Brewer was so close to Verizon account manager Andrea Wright that the two traveled together, shared accommodations and were even roommates for a time, according to the report. Brewer would routinely invite DMV workers to dinner and announce to the table she was paying, only to then be seen handing the check to a Verizon staffer who actually footed the bill.
After Brewer resigned from DMV, the report said, it was rumored that Wright planned to hire her at Verizon, replacing a worker then assigned to the emissions program. The Verizon employee to have been replaced, Lori Selvia, filed a complaint with the company's internal ethics division.
Internal investigation
In September, Verizon's lawyers turned over records to DMV indicating 206 expenditures for 62 people.
The DMV's investigation found that many of the entries on Verizon's list were falsified, according to the agency's report. In interviews, Verizon staffers admitted that they had sometimes included the names of additional DMV employees who were not present at a meal on their reimbursement requests because the tab had exceeded the $45-per-person cap allowed by the company's regulations.
In other cases, DMV investigators did not interview retired employees to determine whether they accepted meals or gifts, instead focusing on those still at the agency. It is a violation of state ethics rules for employees to solicit anything of value from a contractor working for the government.
All told, the DMV's review confirmed that Verizon paid for 57 meals and 23 meetings where "snacks" were provided, involving 20 current and former employees. Six spouses and "significant others" of state employees also had their meals paid for.
Robertson said Friday that he had suspended two employees for a week without pay and issued formal written warnings to seven. Five other DMV employees have received "counseling for guidance."
Robertson said he didn't fire the employees because those still at DMV were found to have accepted few meals and often acted at the behest of supervisors setting a poor example.
"Most employees perceived [Verizon's payment of meals] as gestures of friendship and goodwill," the DMV report said.
In addition, investigators found that two Department of Transportation employees and six workers from the state Division of Air Quality also accepted meals paid for by the company.
None of the air quality employees was disciplined, said division spokesman Tom Mather. The division, which is part of the Department of Environment and Natural Resources, was not the Verizon contract administrator, so "there was no state law violated by our staff," Mather said.
Perdue's gift ban
In October 2009, Perdue ordered a ban on employees' accepting gifts from contractors. The Governor's Office, through a spokesman, declined to comment Friday.
A criminal probe into the affair by the State Bureau of Investigation was launched in September and continues, according to Robertson.
DMV investigators did not interview former administrators Robinson, Bozard and Brewer, or Verizon manager Wright, saying they have been identified as "persons of interest" in the criminal probe. Investigators did call Bozard to ask some general questions about Verizon, according to the report, but he hung up on them.
SBI probe nearly done
Jennifer Canada, a spokeswoman for Attorney General Roy Cooper, said Friday that the SBI agents are wrapping up their work and will soon share their findings with Wake County District Attorney Colon Willoughby, who will decide whether to proceed with a criminal prosecution. It is illegal for state employees to accept money, meals or gifts in exchange for favoritism in government contracts.

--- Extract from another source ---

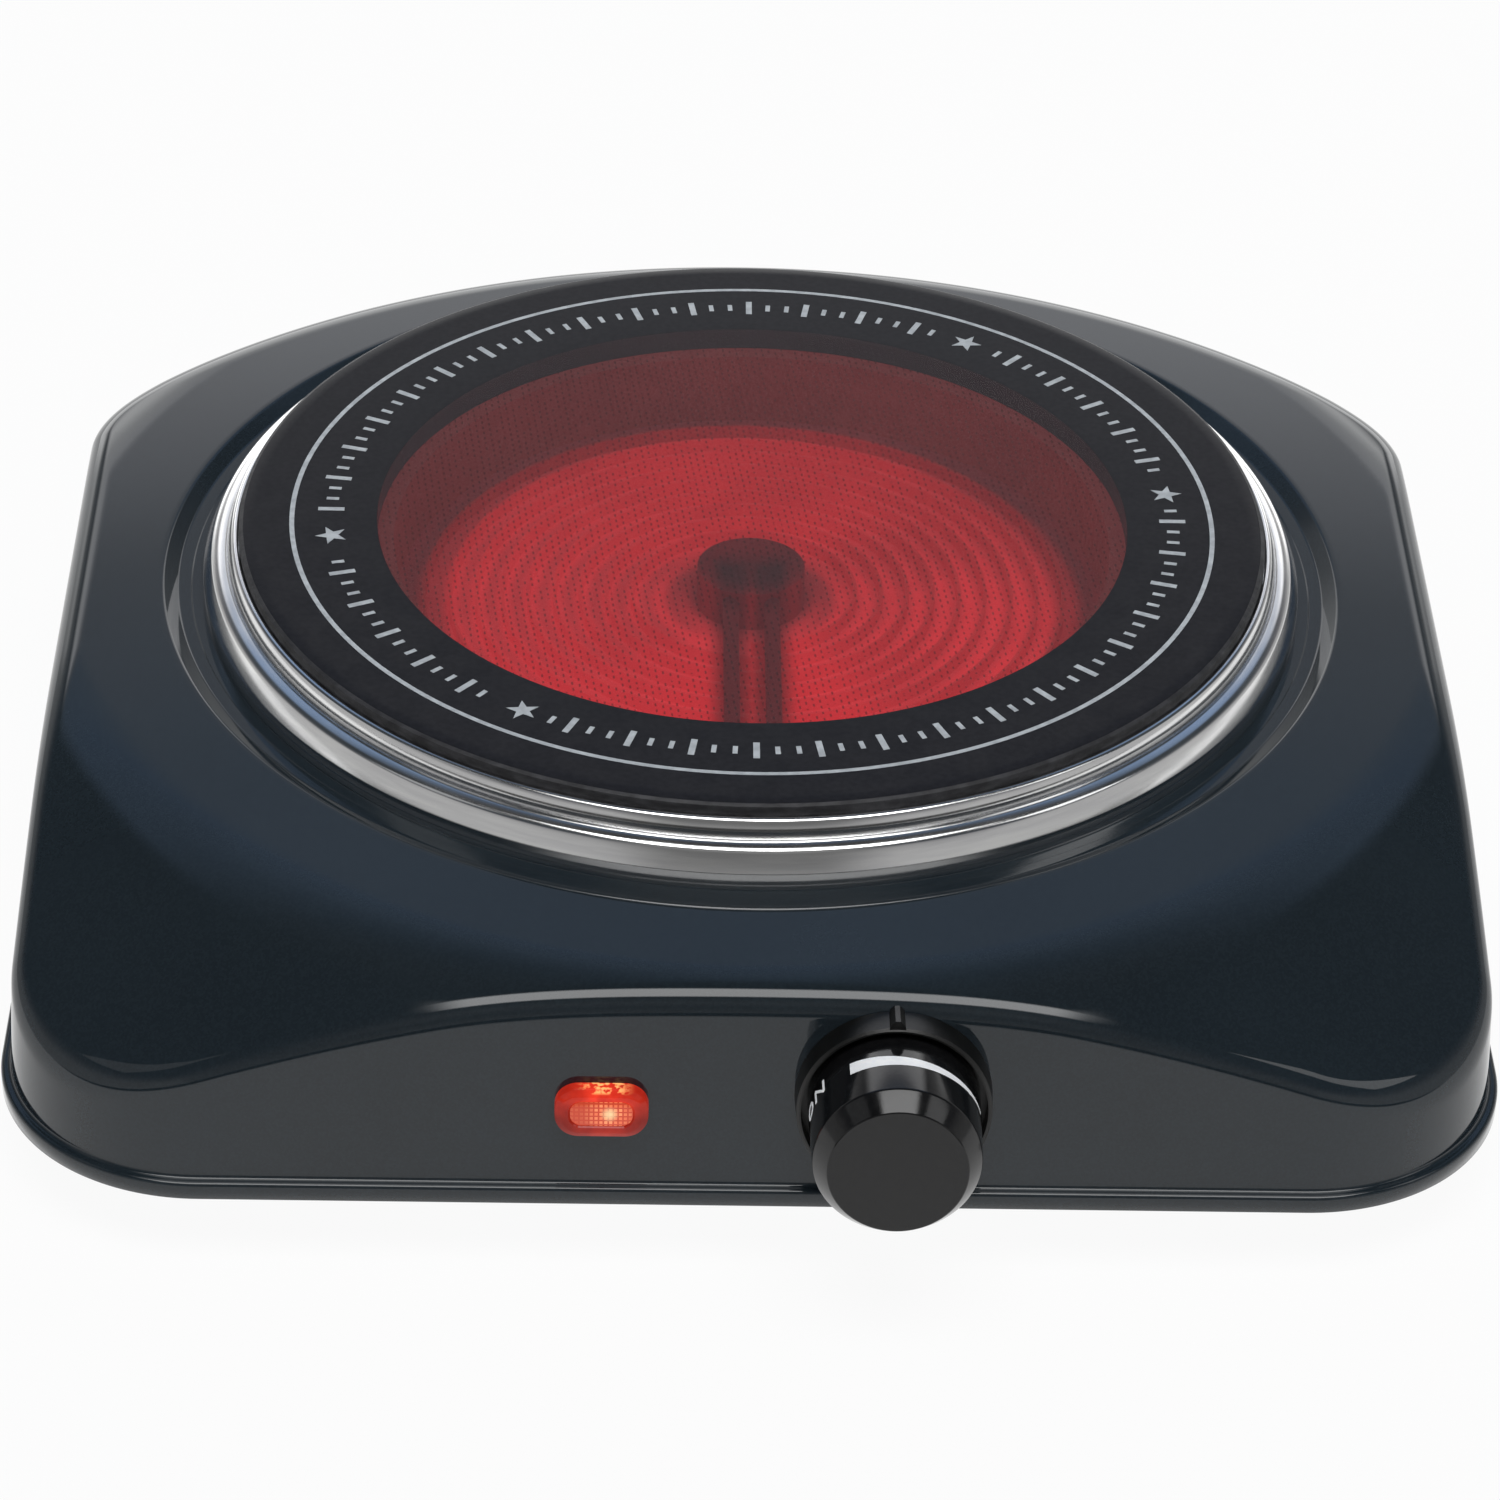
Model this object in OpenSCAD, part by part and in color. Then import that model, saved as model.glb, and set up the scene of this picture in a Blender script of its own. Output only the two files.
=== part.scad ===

"The most disconcerting issue identified through the investigation was the fact that administrators who had direct oversight of the Emissions and E-Sticker program and the services provided by Verizon staff, accepted meals form Verizon," concluded the DMV's report. "Regardless of their position, employees who received meals used poor judgment in allowing Verizon to provide them with meals or snacks, and their actions were in violation of DMV ethics policies."
Staff writer Lynn Bonner contributed to this report.